Asuka 120% dialogue box looks okay on my end now.

Mednafen core wants us to pre-select renderer at compile time. I'll try adding a run-time switch and doing the multi-res myself.

ghost commented 5 years ago

Lores scaler is now in. Multi-res (auto, lores) is broken.

edit: auto multi-res

lores multi-res

That's the current schedule. After that, I hope we're nearly over with the technical hardware stuff.

Tatsuya79 commented 5 years ago

Sorry to tell you, but it's slower now, around 350fps on my same test on Ninja Spirit (auto/auto and lores/h overscan off giving the same speed). :confused: Too much overhead with conditions in intensive spots?

For lores 256+352 it's mainly order of the griffon where some characters stats will be cut on each sides if you crop to 256. Better use 352.

ghost commented 5 years ago

It should be better now but maybe some bit slower still.
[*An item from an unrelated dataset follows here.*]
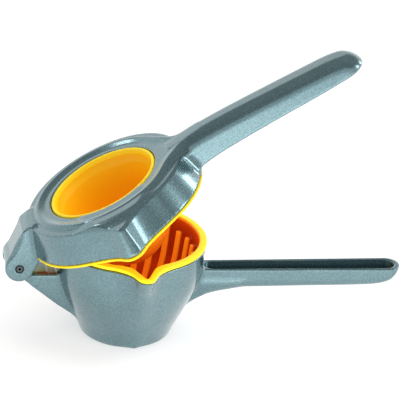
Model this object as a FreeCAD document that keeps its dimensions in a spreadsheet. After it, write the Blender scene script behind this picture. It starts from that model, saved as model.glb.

Might look for some tuneups.

For Order of Griffin (lores mode), would everyone prefer 256 -> 320 dungeon view or centered 256 view? Game only draws 320 pixels for status bar, which is what we auto-crop to.

Tatsuya79 commented 5 years ago

Centred 256 I'd say. Uneven pixels are too noticeable if stretched to such a low resolution.

No difference speed wise, still 350fps at max speed. I tried to remove a lot of conditions in vce.cpp but couldn't get it faster I wonder what it is...

Tatsuya79 commented 5 years ago

I went back to make sure at which point we lost 20% perf and it's in that commit. (with that fix too)

ghost commented 5 years ago

Test1 is: https://github.com/trinemark/beetle-pce-fast-libretro/blob/pce/mednafen/pce/vce.cpp#L608 https://github.com/trinemark/beetle-pce-fast-libretro/blob/pce/mednafen/pce/vce.cpp#L610

SyncSub<true, false>(clocks)
SyncSub<false, false>(clocks)

Test 2 is: https://github.com/trinemark/beetle-pce-fast-libretro/blob/pce/libretro.cpp#L35 https://github.com/trinemark/beetle-pce-fast-libretro/blob/pce/libretro.cpp#L36

#define MEDNAFEN_CORE_GEOMETRY_MAX_W 1024 + 96
#define MEDNAFEN_CORE_GEOMETRY_MAX_H 243

I don't see any changes with either. You might want to turn on the debug logger and see how the resolution changes are being reported. They should be nice and small at non-hires.

edit: Also try https://github.com/trinemark/beetle-pce-fast-libretro/blob/pce/mednafen/pce/vce.cpp#L355

void __attribute__((always_inline)) VCE::SyncSub(int32 clocks)

to see if gcc is not taking the hint seriously.

Tatsuya79 commented 5 years ago

Still around 350 fps for all 3 tests.

I tried removing, replacing some parts but I can't go back to 500fps like it was prior to https://github.com/trinemark/beetle-pce-fast-libretro/commit/75f28514b99b2ae25b4bbaa7ff75093423fb1868 .

If you've got the current code compiled with msvc please share and I can see how it behaves.